The Home Office team that was tasked with transforming the department after the Windrush scandal has been formally disbanded, triggering disappointment from those affected and dismay from civil servants.

The Home Office’s annual report confirmed that the department’s dedicated post-Windrush “transformation” team had been wound down “due to the significant progress we have made”.

Campaigners working to secure justice for those affected by the Home Office scandal, in which thousands of people were wrongly classified as illegal immigrants, rejected the suggestion that significant progress had been made towards reforming the department and described the news as insulting.

“It’s upsetting to see things being rolled back like this.

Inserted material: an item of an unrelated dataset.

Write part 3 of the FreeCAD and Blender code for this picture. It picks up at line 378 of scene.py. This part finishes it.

It feels like [the home secretary] Suella Braverman doesn’t understand how badly we were affected,” said Anthony Bryan, who spent five weeks in immigration detention awaiting deportation after being mistakenly classified as an immigration offender 52 years after he moved from Jamaica to the UK as an eight-year-old. “It’s more than an insult.”

Following the scandal, the government has repeatedly committed to implementing “comprehensive reform” of the Home Office to ensure that the department avoids mistreating people, pledging to adopt a more “compassionate” approach to immigration casework.

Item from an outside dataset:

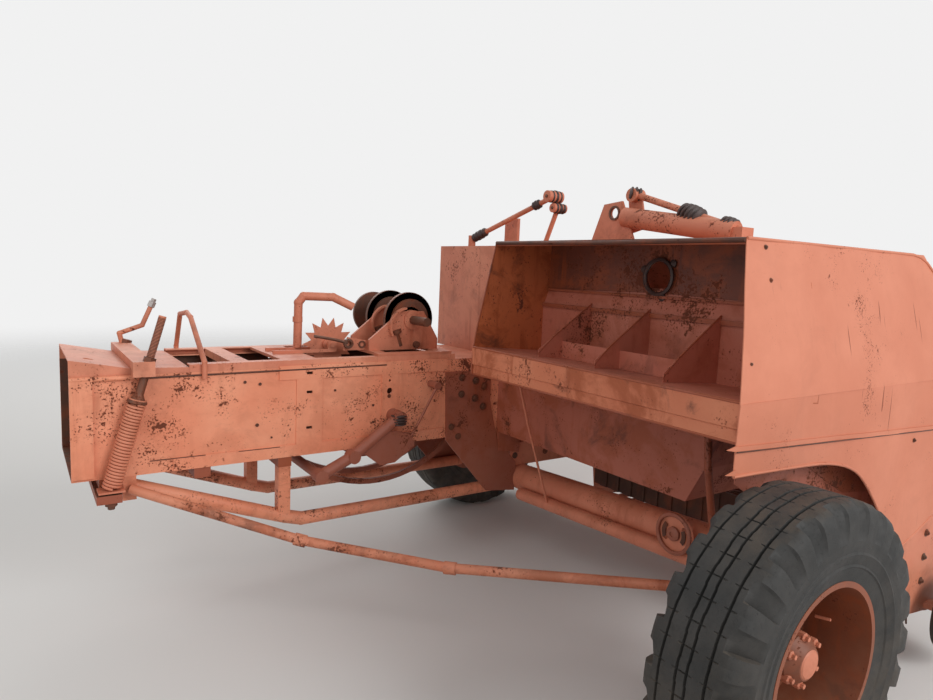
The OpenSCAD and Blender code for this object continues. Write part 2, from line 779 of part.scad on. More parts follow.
module metering_arm() {
    color(paint) seated() {
        round_y(star_x, star_z, 24, mid_y - 60, mid_y + 60);
        for (s = [-1, 1]) {
            slab([star_x - 20, mid_y + s * 50 - 5, chamber_top + rail_h + seat],
                 [star_x + 20, mid_y + s * 50 + 5, star_z + 16]);
        }
        for (s = [-1, 1]) {
            slab([-860, mid_y + s * 50 - 5, chamber_top + rail_h + seat],
                 [star_x - 20, mid_y + s * 50 + 5, chamber_top + rail_h + 14]);
        }
        bent_bar([[-715, mid_y + 52, chamber_top + rail_h + 12], [-712, mid_y + 52, 1255], [-690, mid_y + 48, 1285],
                  [-560, mid_y + 20, 1283], [-470, mid_y, 1240]], 38);
    }
}

// Needle yoke: arms outside the chamber, a cross tube under it and two curved needles
yoke_y = -62;
yoke_pivot = [-385, 775];
needle_c = [-375, 1000];
needle_r = 575;
module yoke_arm() {
    bar([yoke_pivot[0], yoke_y, yoke_pivot[1]], [-600, yoke_y, 625], 48);
    bar([-600, yoke_y, 625], [-745, yoke_y, 560], 48);
    round_y(-600, 625, 54, yoke_y - 27, yoke_y + 27);
    round_y(-745, 560, 56, yoke_y - 28, yoke_y + 28);
    plate_y([[-560, 640], [-420, 720], [-325, 700], [-300, 640], [-400, 575], [-470, 570]], yoke_y - 6, 8);
    round_y(yoke_pivot[0], yoke_pivot[1], 60, yoke_y - 28, -strip_t - seat);
}

module needle_yoke() {
    color(paint) seated() {
        both_sides() yoke_arm();
        bar([-745, yoke_y, 560], [-745, chamber_w - yoke_y, 560], 42);
        for (y = needle_y) {
            plate_y(concat(arc(needle_c, needle_r + 12, 230, 313, 16), arc(needle_c, needle_r - 12, 314, 230, 16)),
                    y - 8, 16);
        }
        bar([-190, yoke_y - 2, 905], [-320, yoke_y - 2, 680], 12);
        round_y(-190, 905, 34, yoke_y - 10, -seat);
    }
}

// Drawbar with its pivot eye, hitch ears, jack sleeve and shaft cradle
hitch_x = pivot[0] + drawbar_len;
jack_x = 3050;
jack_y = mid_y + drawbar_w / 2 + 42;
jack_d = 58;
shaft_drop = 130;
drive_len = 1500;
function drive_z(x) = shaft_z - shaft_drop * (x - pivot[0]) / drive_len;
module drawbar() {
    z0 = drawbar_z - drawbar_h / 2;
    color(faded) seated() difference() {
        union() {
            translate([pivot[0], pivot[1], z0]) cylinder(h = drawbar_h, d = drawbar_w + 10);
            slab([pivot[0], mid_y - drawbar_w / 2, z0], [hitch_x - 110, mid_y + drawbar_w / 2, z0 + drawbar_h]);
            for (z = [z0, z0 + drawbar_h - 20]) {
                slab([hitch_x - 112, mid_y - 40, z], [hitch_x, mid_y + 40, z + 20]);
                translate([hitch_x, mid_y, z]) cylinder(h = 20, r = 45);
            }
            translate([jack_x, jack_y, 300]) cylinder(h = 530, d = jack_d + 18);
            translate([jack_x, jack_y, 826]) cylinder(h = 36, d = 34);
            bent_bar([[jack_x, jack_y, 854], [jack_x + 20, jack_y + 125, 858], [jack_x + 20, jack_y + 130, 950]], 14);
            bar([jack_x + 20, jack_y + 130, 940], [jack_x + 20, jack_y + 130, 1030], 26);
            slab([jack_x - 40, mid_y + drawbar_w / 2 - 1, z0], [jack_x + 40, jack_y - 30, z0 + drawbar_h]);
            slab([3280, mid_y - 30, z0 + drawbar_h - 1], [3310, mid_y + 30, drive_z(3310) - 46.6]);
        }
        translate([pivot[0], pivot[1], z0 - 1]) cylinder(h = drawbar_h + 2, d = pivot_d + 2 * run);
        slab([pivot[0] + 90, mid_y - drawbar_w / 2 + 6, z0 + 6],
             [hitch_x - 130, mid_y + drawbar_w / 2 - 6, z0 + drawbar_h - 6]);
        translate([hitch_x, mid_y, z0 - 1]) cylinder(h = drawbar_h + 2, d = hitch_d);
        translate([jack_x, jack_y, 299]) cylinder(h = 515, d = jack_d + 2 * run);
    }
}

module drive_shaft() {
    v = [drive_len, 0, -shaft_drop];
    u = v / norm(v);
    c = [pivot[0], mid_y, shaft_z];
    color(steel) seated() {
        bar(c - 125 * u, c + 120 * u, 60);
        bar(c + 100 * u, c + 300 * u, 120);
        bar(c + 300 * u, c + (drive_len - 280) * u, 92);
        bar(c + (drive_len - 280) * u, c + (drive_len - 100) * u, 120);
        difference() {
            bar(c + (drive_len - 120) * u, c + (drive_len + 40) * u, 64);
            bar(c + (drive_len - 40) * u, c + (drive_len + 60) * u, 35);
        }
    }
}

module jack_leg() {
    color(steel) seated() translate([jack_x, jack_y, 0]) {
        translate([-90, -80, 0]) cube([180, 160, 10]);
        translate([0, 0, 9]) cylinder(h = 511, d = jack_d);
    }
}

// Pickup: side plates, rear tube and floor sheet, hinged below the feeder's mouth
pick_hinge = [890, 560];
pick_right = -1590;
pick_left = -30;
pick_t = 6;
hinge_d = 50;
module pickup_plate(y) {
    difference() {
        union() {
            round_y(reel_x, reel_z, 430, y, y + pick_t);
            plate_y([[pick_hinge[0] - 45, pick_hinge[1] - 40], [885, 225], [reel_x - 60, reel_z - 206],
                     [reel_x + 60, reel_z + 206], [guard_hinge[0] + 30, guard_hinge[1] + 14],
                     [guard_hinge[0] - 30, guard_hinge[1] + 14], [pick_hinge[0] - 45, pick_hinge[1] + 50]], y, pick_t);
            round_y(guard_hinge[0], guard_hinge[1], 66, y, y + pick_t);
        }
        hole_y(guard_hinge[0], guard_hinge[1], 20 + 2 * run, y - 1, y + pick_t + 1);
        hole_y(reel_x, reel_z, 50 + 2 * run, y - 1, y + pick_t + 1);
        hole_y(reel_x + 110, reel_z + 90, 40, y - 1, y + pick_t + 1);
    }
}

module pickup_frame() {
    color(paint) seated() {
        pickup_plate(pick_right);
        pickup_plate(pick_left - pick_t);
        round_y(pick_hinge[0], pick_hinge[1], hinge_d, pick_right + pick_t, pick_left - pick_t);
        slab([1120, pick_right - 55, 205], [1180, pick_right, 225]);
        round_y(1150, 215, 30, pick_right - 125, pick_right);
    }
}

reel_ends = 40;
band_gap = (pick_left - pick_right - 2 * reel_ends) / band_n;
band_w = band_gap - 34;
module pickup_bands() {
    y0 = pick_right + pick_t + seat;
    y1 = pick_left - pick_t - seat;
    tail_x = reel_x - tine_r + 40;
    color(faded) seated() {
        difference() {
            for (i = [0 : band_n - 1]) {
                y = pick_right + reel_ends + (i + 0.5) * band_gap;
                round_y(reel_x, reel_z, 2 * band_r, y - band_w / 2, y + band_w / 2);
                slab([tail_x, y - band_w / 2, reel_z - band_r], [reel_x, y + band_w / 2, reel_z + band_r]);
            }
            for (i = [0 : band_n - 1]) {
                y = pick_right + reel_ends + (i + 0.5) * band_gap;
                round_y(reel_x, reel_z, 2 * band_r - 6, y - band_w / 2 - 1, y + band_w / 2 + 1);
                slab([tail_x - 1, y - band_w / 2 - 1, reel_z - band_r + 3],
                     [reel_x, y + band_w / 2 + 1, reel_z + band_r - 3]);
            }
        }
        slab([tail_x - 1, y0, reel_z + band_r - 4], [tail_x + 18, y1, reel_z + band_r]);
        slab([tail_x - 1, y0, reel_z - band_r], [tail_x + 4, y1, reel_z - band_r + 25]);
    }
}

bar_n = 4;
bar_r = 130;
module pickup_reel() {
    color(steel) seated() {
        round_y(reel_x, reel_z, 50, pick_right, pick_left);
        for (y = [pick_right + 14, pick_left - 20]) {
            round_y(reel_x, reel_z, 2 * bar_r + 40, y, y + 6);
        }
        for (k = [0 : bar_n - 1]) {
            translate([reel_x, 0, reel_z]) rotate([0, 90 * k + 20, 0]) {
                round_y(bar_r, 0, 28, pick_right + 16, pick_left - 16);
                for (i = [0 : band_n]) {
                    y = pick_right + reel_ends + i * band_gap;
                    translate([bar_r, y, 0]) rotate([0, 90, 0]) cylinder(h = tine_r - bar_r, d = 7, $fn = 6);
                }
            }
        }
    }
}

// Wind guard: a tube with rods that hold the crop down on the pickup
guard_hinge = [985, 730];
guard_n = 9;
guard_d = 12;
module wind_guard() {
    color(steel) seated() {
        round_y(guard_hinge[0], guard_hinge[1], 34, pick_right + pick_t + 2, pick_left - pick_t - 2);
        round_y(guard_hinge[0], guard_hinge[1], 20, pick_right, pick_left);
        for (i = [0 : guard_n - 1]) {
            y = pick_right + 90 + i * (pick_left - pick_right - 180) / (guard_n - 1);
            route = [[guard_hinge[0] + 13, y, guard_hinge[1] + 3], [1190, y, 778], [1360, y, 745], [1500, y, 640]];
            for (k = [0 : len(route) - 2]) {
                u = unit(route[k + 1] - route[k]);
                bar(route[k] + short(route, k, guard_d) * u, route[k + 1] - short(route, k + 1, guard_d) * u, guard_d);
            }
            // Flattened bends
            for (k = [1, 2]) {
                round_y(route[k][0], route[k][2], guard_d + 4, y - guard_d / 2 - 1, y + guard_d / 2 + 1);
            }
        }
    }
}

module gauge_wheel() {
    color(rubber) seated() translate([1150, pick_right - 95, 215]) rotate([90, 0, 0])
        rotate_extrude() polygon([[15 + run, -30], [40, -30], [40, -12], [110, -12], [110, -25], [140, -28],
            [150, -15], [150, 15], [140, 28], [110, 25], [110, 12], [40, 12], [40, 30], [15 + run, 30]]);
}

// Main wheel: tyre and dished rim, drawn round Z with the outer side up
module tyre_shape() {
    r = tyre_d / 2;
    h = tyre_w / 2;
    b = rim_d / 2 - 12;
    difference() {
        rotate_extrude($fn = 64) polygon([[b, -h + 30], [b + 26, -h + 16], [r - 120, -h], [r - 45, -h + 8],
            [r - 10, -h + 22], [r, -h + 60], [r, h - 60], [r - 10, h - 22], [r - 45, h - 8], [r - 120, h],
            [b + 26, h - 16], [b, h - 30]]);
        for (i = [0 : notch_n - 1]) {
            rotate([0, 0, 360 * i / notch_n]) for (z = [h - 24, -h - 7]) {
                translate([r - 72, -13, z]) cube([80, 26, 31]);
            }
        }
    }
}

module rim_shape() {
    h = tyre_w / 2;
    b = rim_d / 2 - 12 - seat;
    s = spindle_d / 2 + run;
    rotate_extrude($fn = 64) polygon([[b, -h + 24], [b, h - 24], [b + 10, h - 21], [b + 10, h - 17], [b - 6, h - 17],
        [b - 6, -h + 50], [130, -h + 30], [82, -h + 36], [70, 36], [44, 64], [0, 70], [0, spindle_over + 12],
        [s, spindle_over + 12], [s, -h + 20], [120, -h + 20], [b - 14, -h + 34], [b - 6, -h + 17],
        [b + 10, -h + 17], [b + 10, -h + 21]]);
}

module tyre_right() {
    color(rubber) seated() translate([wheel_x, right_wheel_y, wheel_z]) rotate([90, 0, 0]) tyre_shape();
}

module rim_right() {
    color(paint) seated() translate([wheel_x, right_wheel_y, wheel_z]) rotate([90, 0, 0]) rim_shape();
}

module tyre_left() {
    color(rubber) seated() translate([left_wheel_x, left_wheel_y, wheel_z]) rotate([-90, 0, 0]) tyre_shape();
}

module rim_left() {
    color(paint) seated() translate([left_wheel_x, left_wheel_y, wheel_z]) rotate([-90, 0, 0]) rim_shape();
}

chamber_right_side();
chamber_left_side();
chamber_floor();
chamber_top_rails();
density_plate();
density_crossbeam();
density_springs();
bale_hoop();
lower_braces();
diagonal_brace();
gusset_plates();
axle_beam();
axle_arms();
lift_pipe();
frame_rails();
front_frame();
crank_housing();
gearbox();
flywheel();
feeder_housing();
wheel_guard();
side_panel();
twine_box();
twine_partitions();
top_cover();
packer_linkage_left();
packer_linkage_right();
knotter_frames();
knotter_shaft();
metering_wheel();
metering_arm();
needle_yoke();
drawbar();
drive_shaft();
jack_leg();
pickup_frame();
pickup_bands();
pickup_reel();
wind_guard();
gauge_wheel();
tyre_right();
rim_right();
tyre_left();
rim_left();
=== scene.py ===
"""Looks of a worn in-line square baler, laid out as an add-on and run as a script.

Lengths in the tables are millimetres from the baler's own datum: X forward from just ahead of the
right wheel's axle, Y to the left from the bale chamber's right side, Z up from the ground. at() turns
them into the shared frame, in metres.
"""
import json
import math

import bmesh
import bpy
from bpy.props import FloatProperty, FloatVectorProperty, IntProperty, PointerProperty
from mathutils import Matrix, Vector, noise


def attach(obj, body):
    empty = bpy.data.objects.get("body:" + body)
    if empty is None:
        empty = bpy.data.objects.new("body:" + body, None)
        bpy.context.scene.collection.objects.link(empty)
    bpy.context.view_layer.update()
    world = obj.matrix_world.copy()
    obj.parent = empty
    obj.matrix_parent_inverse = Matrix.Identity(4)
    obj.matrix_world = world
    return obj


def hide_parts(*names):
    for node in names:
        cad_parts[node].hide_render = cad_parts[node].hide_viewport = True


bl_info = {
    "name": "Square baler",
    "version": (1, 0, 0),
    "blender": (4, 5, 0),
    "location": "3D View > Sidebar > Baler",
    "description": "Dresses the packed square baler with its sheet metal, tyres, knotters and worn paint",
    "category": "Object",
}

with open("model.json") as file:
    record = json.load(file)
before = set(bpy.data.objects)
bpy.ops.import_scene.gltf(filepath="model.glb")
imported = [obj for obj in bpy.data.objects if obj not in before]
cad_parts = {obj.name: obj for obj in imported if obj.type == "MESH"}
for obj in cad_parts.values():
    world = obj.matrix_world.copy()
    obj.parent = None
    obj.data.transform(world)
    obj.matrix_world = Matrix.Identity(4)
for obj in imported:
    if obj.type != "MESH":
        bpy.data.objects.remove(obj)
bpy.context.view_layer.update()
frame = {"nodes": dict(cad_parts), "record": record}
joints = {j["name"]: j for j in frame["record"]["behaviour"]["joints"]}

# The datum: PIVOT_X metres behind the drawbar's pivot, at the chamber's right side
PIVOT_X = 2.33
DATUM_X = joints["drawbar_swing"]["pos_m"][0] - PIVOT_X
MID_Y = joints["flywheel_spin"]["pos_m"][1]
CHAMBER_W = 510.0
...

Officials adopted 30 reform commitments, set out by Wendy Williams, the independent civil servant who investigated the Home Office’s Windrush mistakes. In January, Braverman acknowledged that she had dropped three key commitments that would have increased independent scrutiny of immigration policies. Home Office sources say the decision to discontinue the dedicated team monitoring the reform agenda’s progress indicates a determination to draw a line under the scandal.

Only eight reform commitments had been fully completed by February, the last time an official review was conducted; 13 had been partially met and nine had not been met or dropped. Among other things, a promised assessment of the effectiveness of “hostile environment” legislation, which introduced immigration checks before people can access work, benefits and services, was not complete.

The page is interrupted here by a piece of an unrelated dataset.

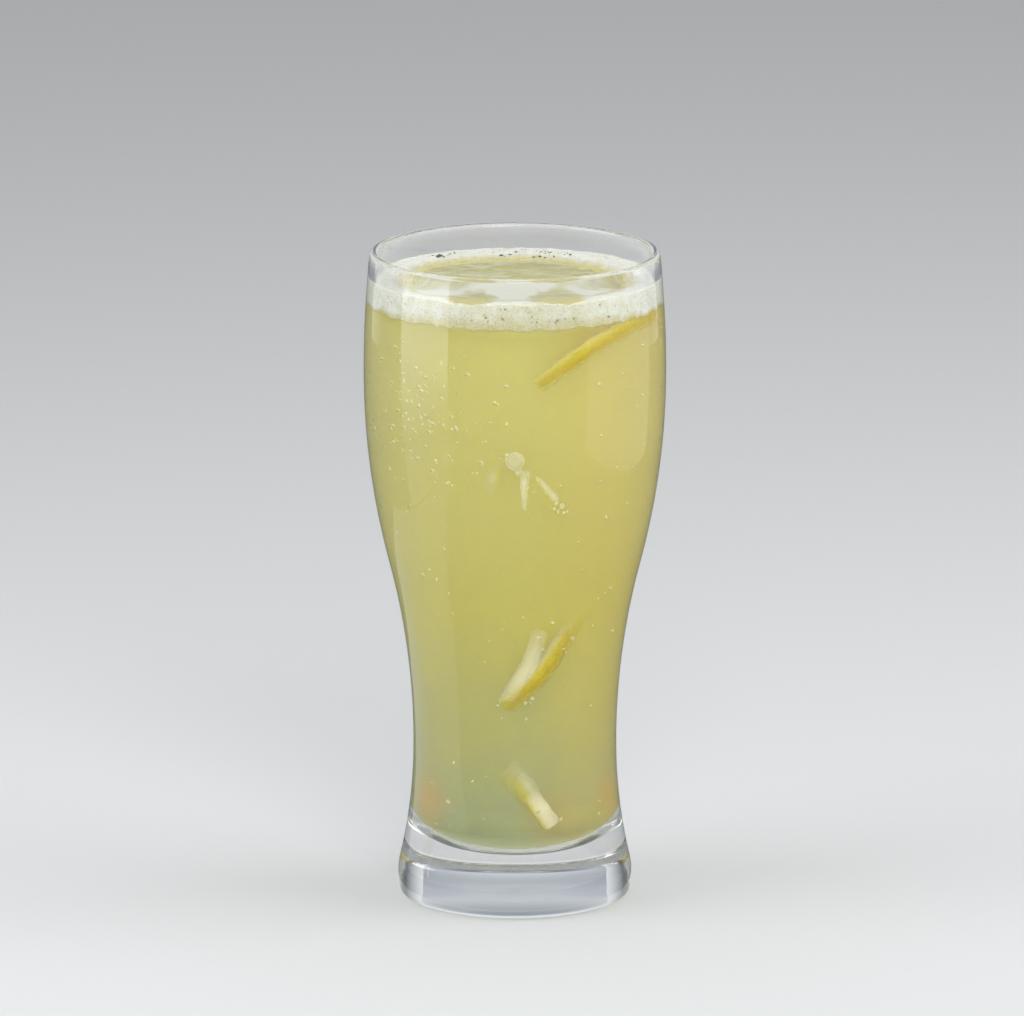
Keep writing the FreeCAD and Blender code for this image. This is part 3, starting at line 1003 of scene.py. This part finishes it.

The annual report said the department aimed to “integrate the consideration of ethics into every stage of our work” so that it could better identify “the potential harmful or unintended consequences of its decisions”.

“Our Windrush response and department’s transformation programme will now be embedded into the fabric of our everyday operations and activities, instead of being managed through a dedicated team,” the report said. About 20 members of staff had been assigned new roles as a result of the team’s closure, a Home Office source said.

A separate Sheffield-based compensation team is unaffected by the London team’s closure, and work to compensate victims continues. Statistics released in June showed that only one in four of the 6,348 applications submitted had received payments. Campaigners have criticised the scheme’s slowness; 44 people have died after making a claim, before receiving compensation.

The annual report confirms accounts from Home Office whistleblowers reported by the Guardian in June.

The announcement about the transformation team was met with “upset and anger” during an online meeting, a source said, adding: “The people in the unit were worried about how their work would continue.”

Jacqueline McKenzie, a solicitor with Leigh Day, who has handled more than 100 Windrush compensation cases, said she saw little evidence in daily casework-related calls with Home Office staff to suggest the department had introduced significant cultural change.

“In terms of its attitudes towards asylum cases, deportation and refugees the department is as hostile as ever. Things have gone backwards in terms of poor decision-making and lack of humanity,” she said.

In a further sign of a departmental desire to move on, the cross-government working group on Windrush, which was set up to monitor progress on the reform agenda, is due to hold its final meeting on Wednesday.

The annual report highlighted the appointment of a senior Home Office civil servant, Abi Tierney, as the department’s ethics adviser, to “champion, advise and challenge on ethical behaviour”. However, Tierney is now leaving to take over as chief executive of the Welsh Rugby Union, and is one of a number of senior civil servants who has recently announced her departure from the department.

The reform pledges committed the department to introducing training on the history of empire and colonialism and teaching modules on handling casework with empathy. Documents leaked to the Guardian last week showed that Braverman was planning to impose strict vetting on diversity training courses staff after criticisms from right-leaning media that the department had given in to “woke” culture.

The shadow home secretary, Yvette Cooper, said the decision to mothball the post-Windrush transformation team was premature. “When the scandalous mistreatment of British citizens and lawful residents came to light five years ago, there was cross-party agreement that far reaching action was needed in the Home Office and ministers accepted the findings of the Wendy Williams review. It is truly shameful and insulting to the Windrush generation for the Home Office to do this now, when there is still so much more work to do,” she said.

A total of £67.59m has been paid out on 1,820 compensation claims so far, four years after the scheme was launched. Bryan said he had recently accepted a settlement that he felt did not reflect the damage caused by the Home Office’s mistake. He was dismayed to read that people affected by the Post Office scandal had this week received much higher settlements of £600,000. “They went through a lot too, but it’s weird. I received a fraction of that,” he said.